Outstanding Debut by a British Writer, Director or Producer went to Persian-language horror “Under the Shadow”, directed by Babak Anvari.
“The Jungle Book” snapped up best special visual effects for Robert Legato, Dan Lemmon, Andrew R. Jones and Adam Valdez.
It was a very even-handed celebration of the year in film amongst craft categories. Madeline Fontaine took the award for costume design for “Jackie”, while “Florence Foster Jenkins” claimed the prize for make up and hair for J. Roy Helland and Daniel Phillips.
“Arrival” took the award for best sound; “Hacksaw Ridge”’s John Gilbert took the prize for editing; while “Fantastic Beasts and Where to Find Them”, claimed the production design award.
The UK’s National Film and Television School scored another win in the short film category, taking the prize for British short animation for “A Love Story”. Refugee crisis allegory “Home” took the prize for British short film.
French actress Isabelle Huppert presented the previously announced special BAFTA award for Outstanding British Contribution to Cinema to UK art-house exhibitor Curzon.
Mel Brooks, who shared BAFTA’s Animated Film Award in 1964 for his three minute short “The Critic” but had only been nominated once in the intervening years for his screenplay for 1974 classic “Blazing Saddles”, was honored with a BAFTA Fellowship, the body’s highest accolade, for his outstanding and exceptional contribution to the industry.

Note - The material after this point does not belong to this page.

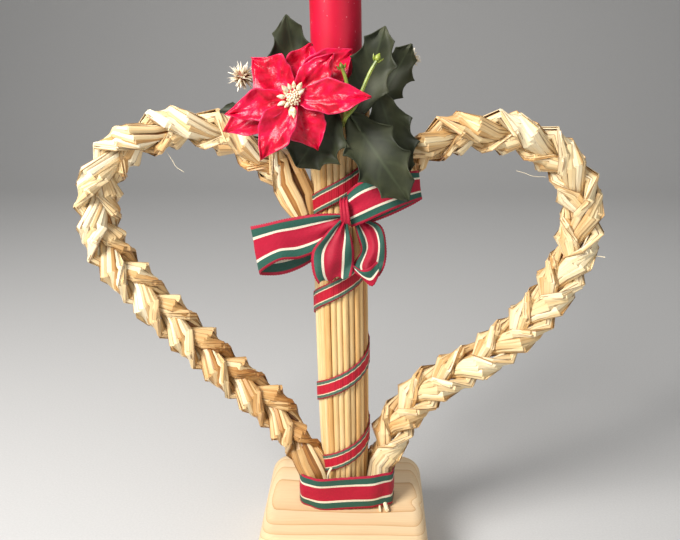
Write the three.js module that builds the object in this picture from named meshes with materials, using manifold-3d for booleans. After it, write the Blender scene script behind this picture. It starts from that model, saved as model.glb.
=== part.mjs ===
// A straw heart candle holder: a bundle of straw on a pine block, with a straw plait bent to each
// side of it as the two halves of a heart. Ribbon binds the straw, and a candle stands in its top
// among a silk poinsettia, holly leaves, buds and dried flowers.
// Millimetres. +Z is up, the front faces -Y, and the origin is the middle of the block's underside.
import * as THREE from "three";
import { mergeVertices } from "three/addons/utils/BufferGeometryUtils.js";
import Module from "manifold-3d";

const wasm = await Module();
wasm.setup();

// Gap that touching pieces keep.
const GAP = 0.3;

// Pine block.
const BLOCK_WIDTH = 82;
const BLOCK_DEPTH = 84;
const BLOCK_HEIGHT = 34;
const BLOCK_CORNER = 12;
const BLOCK_ROUND = 7;

// Straw bundle. Heights from here on are above the block's top.
const BUNDLE_HEIGHT = 201.5;
const BUNDLE_STRAWS = 25;
const STRAW_RELIEF = 0.55;
const BUNDLE_PROFILE = [
  { height: 0, radius: 11.5 },
  { height: 20, radius: 11.7 },
  { height: 45, radius: 12.3 },
  { height: 100, radius: 12.6 },
  { height: 150, radius: 12.4 },
  { height: 172, radius: 12.8 },
  { height: 188, radius: 14.0 },
  { height: BUNDLE_HEIGHT, radius: 14.4 },
];
const BUNDLE_SHIFT = 0.4;
const LEAN = THREE.MathUtils.degToRad(1.2);

// Candle and its seat in the bundle's top.
const CANDLE_RADIUS = 11;
const CANDLE_LENGTH = 150;
const CANDLE_SHOULDER = 4.8;
const CANDLE_CROWN = 1.6;
const CANDLE_TIP_SHARE = 0.35;
const CANDLE_CROWN_SHARE = 0.9;
const CANDLE_SIDES = 25;
const SEAT_DEPTH = 16;
const WICK_RADIUS = 0.8;
const WICK_LENGTH = 11;
const WICK_SIDES = 10;

// Plaits: three strands each, laid over and under round a bent middle line. Each plait is rolled
// about that line, so that its outer edge stands forward.
const STRAND_SWING = 5.9;
const STRAND_RISE = 2.9;
const STRAND_HALF_WIDTH = 5.2;
const STRAND_HALF_THICKNESS = 3.5;
const STRAND_TURN = 67;
const PLAIT_CORE = 3.2;
const PLAIT_SIDES = 10;
const PLAIT_STEP = 5.6;
const PLAIT_ROLL = THREE.MathUtils.degToRad(30);
// The strands lie close where the foot ribbon binds them, and where they are tied at the top.
const FOOT_TAPER = { from: 19.5, to: 40, breadth: 0.34, depth: 1.15 };
const END_TAPER = { length: 34, breadth: 0.66 };
// Middle line of each plait, as places across (X) and heights above the block, from the foot on.
const LEFT_PLAIT = {
  phase: THREE.MathUtils.degToRad(54.5),
  over: 1,
  roll: PLAIT_ROLL,
  places: [
    [-17.4, 0.4],
    [-18.4, 17],
    [-24.3, 33],
    [-36.9, 50.4],
    [-55.5, 67.5],
    [-76.5, 89.1],
    [-96.6, 111.2],
    [-110.5, 129.2],
    [-114.1, 145.6],
    [-112, 162.1],
    [-103.3, 175.9],
    [-88.6, 184],
    [-75.4, 187.7],
    [-61.2, 187.3],
    [-45, 179.8],
    [-30.4, 169.5],
    [-25.3, 160],
    [-23, 147],
  ],
};
const RIGHT_PLAIT = {
  phase: THREE.MathUtils.degToRad(19),
  over: -1,
  roll: -PLAIT_ROLL,
  places: [
    [18.6, 0.4],
    [18.4, 17],
    [22, 35.5],
    [31.9, 53],
    [44.9, 65.6],
    [60.5, 75.6],
    [76.6, 87.4],
    [89.9, 102.3],
    [100.2, 119.5],
    [106, 138.6],
    [105, 157.4],
    [97.2, 171.5],
    [85.2, 181.3],
    [68.5, 186.2],
    [52.5, 186],
    [39.4, 182],
    [28.2, 172],
    [22, 156],
  ],
};

// Ribbons.
const NARROW_WIDTH = 9.5;
const WIDE_WIDTH = 18.5;
const RIBBON_THICKNESS = 0.6;
// Heights at which the spiral ribbon crosses the bundle's front.
const SPIRAL_FRONT_HEIGHTS = [28.7, 69.9, 117.6, 161.9];
const SPIRAL_START = -0.5;
const SPIRAL_END = 3.22;
const SPIRAL_STEPS_PER_TURN = 16;
const CHORD_SAG = 0.45;
const FOOT_BAND_MIDDLE = 0.95;
const FOOT_BAND_HALF_WIDTH = 24.4;
const FOOT_BAND_HALF_DEPTH = 14;
const FOOT_BAND_STEPS = 36;
const FOOT_BAND_SQUARENESS = 0.62;

// Silk leaves, petals and plastic sprigs.
const PETAL_THICKNESS = 0.6;
const LEAF_THICKNESS = 0.7;
const STEM_RADIUS = 0.8;

const STRAW_COLOUR = "#d9b377";
const RIBBON_RED = "#c2183a";
const PETAL_RED = "#d4123d";
const LEAF_GREEN = "#3c4a35";
const BUD_GREEN = "#a9bd6a";

// Joining and cutting of closed meshes.

function solidOf(geometry) {
  const bare = geometry.clone();
  bare.deleteAttribute("normal");
  bare.deleteAttribute("uv");
  const merged = mergeVertices(bare, 1e-3);
  return new wasm.Manifold(
    new wasm.Mesh({
      numProp: 3,
      vertProperties: new Float32Array(merged.attributes.position.array),
      triVerts: new Uint32Array(merged.index.array),
    }),
  );
}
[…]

The comedy legend was presented with the award by actors Simon Pegg and Nathan Lane and BAFTA president HRH the Duke of Cambridge.
“I think BAFTA has made unbearably good choices tonight, especially me”, said Brooks. “I want to thank Harvey Weinstein for having nothing to do with this award tonight”.
He apologised to the Duke and Duchess for the American Revolution. “We were young”, joked the Brooks. “I don’t think of England as a foreign country. I think of it as a vast Brooklyn that just speaks better”.
“Having an American here is very moving”, added Brooks on a more serious note. He said to be awarded the BAFTA Fellowship following in the footsteps of “Hitchcock, Olivier, Powell and Pressburger; champions and idols of my life, is a singular and august honor”.